Great, I'm glad that's fixed.

I replaced pacote.packument with pacote.manifest when fetching a tag (e.g. --target latest, the default). Published to v16.14.8. Try it out and let me know if you see any reduction in bandwidth.

ElPrudi commented 11 months ago

Only the performance changed. TypeScript still costs 7MB and my repository still costs 33MB. The only thing that got reduced was the received packets with ncu typescript from 2K to 678.

raineorshine commented 11 months ago

Hmmm. I would have expected that to change. I'll try it on a couple more test cases.

raineorshine commented 11 months ago

There was a small error in my code that was preventing the manifest case.

Please try v16.14.9 when you get a chance.

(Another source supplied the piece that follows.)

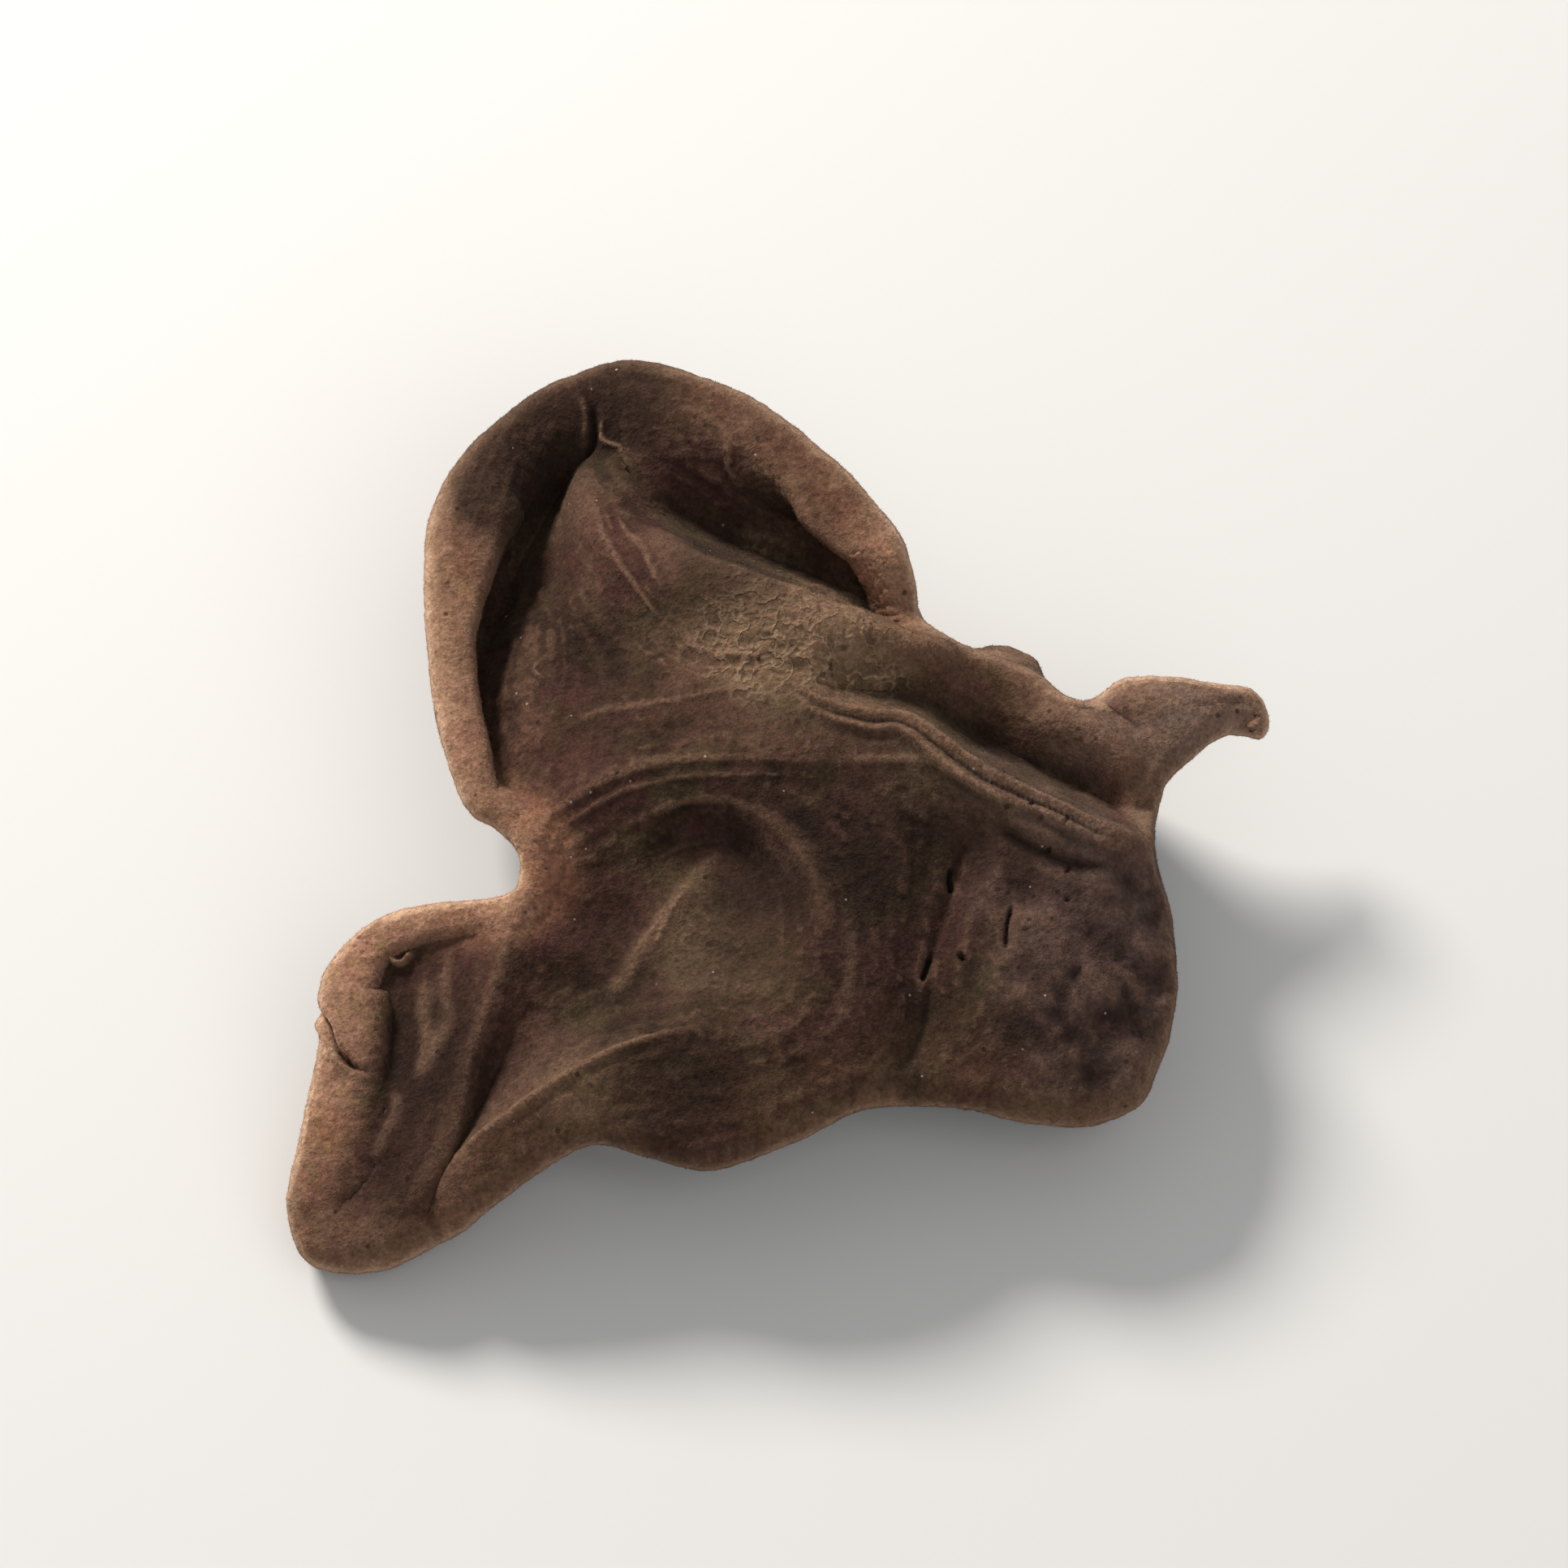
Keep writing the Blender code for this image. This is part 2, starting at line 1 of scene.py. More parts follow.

ElPrudi commented 11 months ago

Now, this made it worse:

ncu typescript:

Received Bytes: 14.133.320 Sent Bytes: 1.165 Received Packets: 4.324 Sent Packets: 4

My repo:

Received Bytes: 67.151.019 Sent Bytes: 68.388 Received Packets: 29.317 Sent Packets: 196

You essentially doubled the downloading and also the requests got more. I guess instead of replacing, you just added it on top.

raineorshine commented 11 months ago

Turns out it was a mistake with the arguments passed to pacote.manifest. It caused an empty response, which triggered a fallback fetch that passed the functional tests.

Fixed in v16.14.10. (i.e. back to v16.14.7)

As for the download size, it turns out that pacote fetches the full packument even when calling pacote.manifest.

https://github.com/npm/pacote/blob/9e9e18761dc2091f0030a9a4758a47ee3d8b11a4/lib/registry.js#L118

Disappointing, but it fits my understanding that the npm registry api does not have an additional endpoint for just the manifest. The real solution will be an abortable stream.

ElPrudi commented 11 months ago

Damn, but thanks for trying. Well, you managed to help me a lot with my monorepo, so I'm gonna wait for ncu 17 when you implemented the streams approach.

raineorshine commented 11 months ago

Thanks for taking the time to report the issue. I learned some things!